Twelve days later, hundreds of Birmingham children – from first graders to high schoolers – joined the struggle.  They left their schools to march to government buildings downtown. More than 600 were arrested.  The next day there were more young marchers. This time, the Police Commissioner, Bull Conner, turned the dogs and fire hoses on them.

Journalists were there to capture photos of dogs attacking teenagers and people being blown off their feet into walls by high-pressure fire hoses. The photos went national and international. The publicity and outrage gave the activists the leverage they needed to compel the city to negotiate.   “The Birmingham Truce Agreement” was finalized a few days later.

The violence Bull Connor used on the protestors in Birmingham on May 3, 1963 was nothing new. What he did and much worse had been done to Black men, women and children since 1619.[1]  But King knew that the country had never taken Black peoples’ word for the regime of violence they endured.  White Americans needed to see it with their own eyes and be outraged. King said:

To cure injustices, you must expose them before the light of human conscience and the bar of public opinion. .. Injustices to the Negro must be brought out in the open where they cannot be evaded. [2]

On that day in 1963, Bull Connor enacted the horror in front of photographers and television crews. Everyone saw it.  

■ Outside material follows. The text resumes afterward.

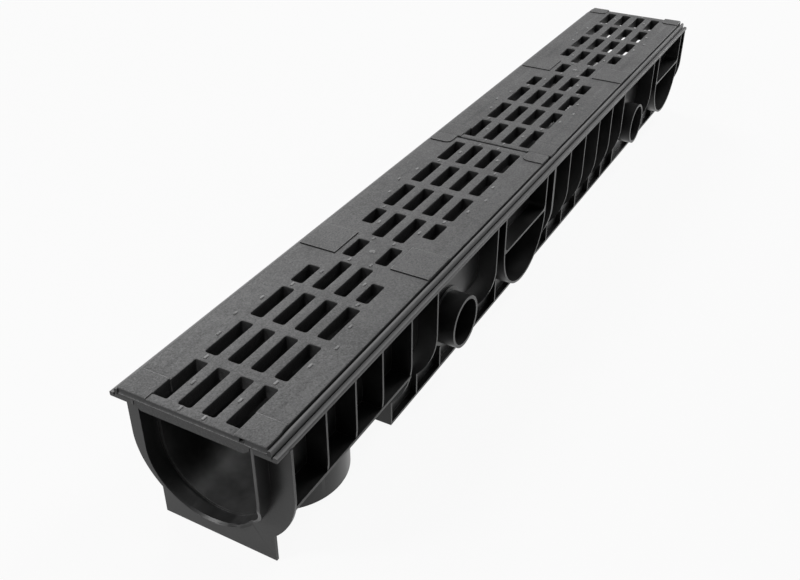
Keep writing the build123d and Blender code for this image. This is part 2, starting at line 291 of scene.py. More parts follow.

In John, Jesus says he will be lifted up like the bronze serpent in the first reading.  If by “lifted up” he is predicting his crucifixion, Jesus is predicting for himself the experience of horrific Roman violence. To imagine that a crucifixion is something else – including the fantasy that it is part of a loving God’s purpose or plan for anyone – is to save ourselves the burden of outrage by looking away and just not seeing it.

Next week: Lent 5B – “Saving Paradise”

Photo: Birmingham, AL on May 3, 1963. Photo by Charles Moore while on assignment for Life Magazine. (Birmingham News Archives.)

[1] There is a long history of Whites using dogs against Blacks. The history lives. Fifty-seven years after Birmingham, Trump threatened to use dogs.

[2] David J. Garrow, Bearing the Cross: Martin Luther King, Jr., and the Southern Christian Leadership Conference, (New York: Open Road Integrated Media, 2015) at 228.